DATA SHOWN:

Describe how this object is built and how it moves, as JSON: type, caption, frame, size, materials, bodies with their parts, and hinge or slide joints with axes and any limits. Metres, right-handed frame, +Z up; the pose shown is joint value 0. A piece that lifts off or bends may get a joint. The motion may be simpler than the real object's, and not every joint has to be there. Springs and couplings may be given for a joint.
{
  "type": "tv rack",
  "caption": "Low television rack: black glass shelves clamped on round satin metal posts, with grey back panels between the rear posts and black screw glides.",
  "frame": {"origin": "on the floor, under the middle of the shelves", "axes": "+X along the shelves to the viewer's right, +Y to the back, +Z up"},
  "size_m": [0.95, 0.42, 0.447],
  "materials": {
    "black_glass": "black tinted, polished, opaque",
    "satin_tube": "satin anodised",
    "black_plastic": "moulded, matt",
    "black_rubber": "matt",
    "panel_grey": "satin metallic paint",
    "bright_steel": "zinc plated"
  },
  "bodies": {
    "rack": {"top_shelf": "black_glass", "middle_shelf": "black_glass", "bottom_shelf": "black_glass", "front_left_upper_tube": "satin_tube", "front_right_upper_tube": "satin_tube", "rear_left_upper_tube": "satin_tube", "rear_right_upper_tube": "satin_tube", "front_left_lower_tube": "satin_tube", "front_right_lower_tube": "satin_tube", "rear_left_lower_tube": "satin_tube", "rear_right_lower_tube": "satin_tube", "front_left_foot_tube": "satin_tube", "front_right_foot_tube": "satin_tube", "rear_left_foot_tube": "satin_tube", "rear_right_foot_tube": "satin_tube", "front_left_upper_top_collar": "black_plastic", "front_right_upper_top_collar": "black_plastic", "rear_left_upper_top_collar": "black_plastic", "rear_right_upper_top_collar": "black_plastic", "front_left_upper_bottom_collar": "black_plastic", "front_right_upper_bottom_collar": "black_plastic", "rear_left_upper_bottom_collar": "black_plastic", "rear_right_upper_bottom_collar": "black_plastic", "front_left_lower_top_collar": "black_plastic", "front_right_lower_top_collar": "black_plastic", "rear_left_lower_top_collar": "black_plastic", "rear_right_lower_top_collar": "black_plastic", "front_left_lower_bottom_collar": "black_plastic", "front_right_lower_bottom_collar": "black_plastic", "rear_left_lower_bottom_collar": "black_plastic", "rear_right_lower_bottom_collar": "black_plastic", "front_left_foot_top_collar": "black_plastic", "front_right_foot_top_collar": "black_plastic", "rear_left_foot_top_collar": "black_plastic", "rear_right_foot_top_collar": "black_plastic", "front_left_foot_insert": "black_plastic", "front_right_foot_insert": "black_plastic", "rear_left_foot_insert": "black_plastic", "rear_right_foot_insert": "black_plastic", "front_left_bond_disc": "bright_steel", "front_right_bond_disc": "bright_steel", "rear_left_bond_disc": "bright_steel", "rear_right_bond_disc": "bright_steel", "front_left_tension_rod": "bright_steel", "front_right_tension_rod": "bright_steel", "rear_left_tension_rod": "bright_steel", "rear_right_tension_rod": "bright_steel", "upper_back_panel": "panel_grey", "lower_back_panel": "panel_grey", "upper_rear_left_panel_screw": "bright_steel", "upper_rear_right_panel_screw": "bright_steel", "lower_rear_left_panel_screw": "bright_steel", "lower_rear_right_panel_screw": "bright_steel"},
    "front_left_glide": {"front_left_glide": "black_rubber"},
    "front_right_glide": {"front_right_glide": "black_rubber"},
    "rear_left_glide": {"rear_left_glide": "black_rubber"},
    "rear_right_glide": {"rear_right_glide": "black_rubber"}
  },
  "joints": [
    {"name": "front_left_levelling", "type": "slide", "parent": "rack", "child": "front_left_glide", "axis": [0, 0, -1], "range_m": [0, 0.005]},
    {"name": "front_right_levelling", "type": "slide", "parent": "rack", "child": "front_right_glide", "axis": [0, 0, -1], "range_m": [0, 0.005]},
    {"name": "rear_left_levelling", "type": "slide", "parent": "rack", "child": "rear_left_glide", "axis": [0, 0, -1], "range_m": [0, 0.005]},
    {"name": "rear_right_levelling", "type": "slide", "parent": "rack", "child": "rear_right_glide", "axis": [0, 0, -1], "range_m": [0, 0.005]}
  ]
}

REQUIRED TASK: Type the material above out again, exactly.

FULL SOLUTION:
Describe how this object is built and how it moves, as JSON: type, caption, frame, size, materials, bodies with their parts, and hinge or slide joints with axes and any limits. Metres, right-handed frame, +Z up; the pose shown is joint value 0. A piece that lifts off or bends may get a joint. The motion may be simpler than the real object's, and not every joint has to be there. Springs and couplings may be given for a joint.
{
  "type": "tv rack",
  "caption": "Low television rack: black glass shelves clamped on round satin metal posts, with grey back panels between the rear posts and black screw glides.",
  "frame": {"origin": "on the floor, under the middle of the shelves", "axes": "+X along the shelves to the viewer's right, +Y to the back, +Z up"},
  "size_m": [0.95, 0.42, 0.447],
  "materials": {
    "black_glass": "black tinted, polished, opaque",
    "satin_tube": "satin anodised",
    "black_plastic": "moulded, matt",
    "black_rubber": "matt",
    "panel_grey": "satin metallic paint",
    "bright_steel": "zinc plated"
  },
  "bodies": {
    "rack": {"top_shelf": "black_glass", "middle_shelf": "black_glass", "bottom_shelf": "black_glass", "front_left_upper_tube": "satin_tube", "front_right_upper_tube": "satin_tube", "rear_left_upper_tube": "satin_tube", "rear_right_upper_tube": "satin_tube", "front_left_lower_tube": "satin_tube", "front_right_lower_tube": "satin_tube", "rear_left_lower_tube": "satin_tube", "rear_right_lower_tube": "satin_tube", "front_left_foot_tube": "satin_tube", "front_right_foot_tube": "satin_tube", "rear_left_foot_tube": "satin_tube", "rear_right_foot_tube": "satin_tube", "front_left_upper_top_collar": "black_plastic", "front_right_upper_top_collar": "black_plastic", "rear_left_upper_top_collar": "black_plastic", "rear_right_upper_top_collar": "black_plastic", "front_left_upper_bottom_collar": "black_plastic", "front_right_upper_bottom_collar": "black_plastic", "rear_left_upper_bottom_collar": "black_plastic", "rear_right_upper_bottom_collar": "black_plastic", "front_left_lower_top_collar": "black_plastic", "front_right_lower_top_collar": "black_plastic", "rear_left_lower_top_collar": "black_plastic", "rear_right_lower_top_collar": "black_plastic", "front_left_lower_bottom_collar": "black_plastic", "front_right_lower_bottom_collar": "black_plastic", "rear_left_lower_bottom_collar": "black_plastic", "rear_right_lower_bottom_collar": "black_plastic", "front_left_foot_top_collar": "black_plastic", "front_right_foot_top_collar": "black_plastic", "rear_left_foot_top_collar": "black_plastic", "rear_right_foot_top_collar": "black_plastic", "front_left_foot_insert": "black_plastic", "front_right_foot_insert": "black_plastic", "rear_left_foot_insert": "black_plastic", "rear_right_foot_insert": "black_plastic", "front_left_bond_disc": "bright_steel", "front_right_bond_disc": "bright_steel", "rear_left_bond_disc": "bright_steel", "rear_right_bond_disc": "bright_steel", "front_left_tension_rod": "bright_steel", "front_right_tension_rod": "bright_steel", "rear_left_tension_rod": "bright_steel", "rear_right_tension_rod": "bright_steel", "upper_back_panel": "panel_grey", "lower_back_panel": "panel_grey", "upper_rear_left_panel_screw": "bright_steel", "upper_rear_right_panel_screw": "bright_steel", "lower_rear_left_panel_screw": "bright_steel", "lower_rear_right_panel_screw": "bright_steel"},
    "front_left_glide": {"front_left_glide": "black_rubber"},
    "front_right_glide": {"front_right_glide": "black_rubber"},
    "rear_left_glide": {"rear_left_glide": "black_rubber"},
    "rear_right_glide": {"rear_right_glide": "black_rubber"}
  },
  "joints": [
    {"name": "front_left_levelling", "type": "slide", "parent": "rack", "child": "front_left_glide", "axis": [0, 0, -1], "range_m": [0, 0.005]},
    {"name": "front_right_levelling", "type": "slide", "parent": "rack", "child": "front_right_glide", "axis": [0, 0, -1], "range_m": [0, 0.005]},
    {"name": "rear_left_levelling", "type": "slide", "parent": "rack", "child": "rear_left_glide", "axis": [0, 0, -1], "range_m": [0, 0.005]},
    {"name": "rear_right_levelling", "type": "slide", "parent": "rack", "child": "rear_right_glide", "axis": [0, 0, -1], "range_m": [0, 0.005]}
  ]
}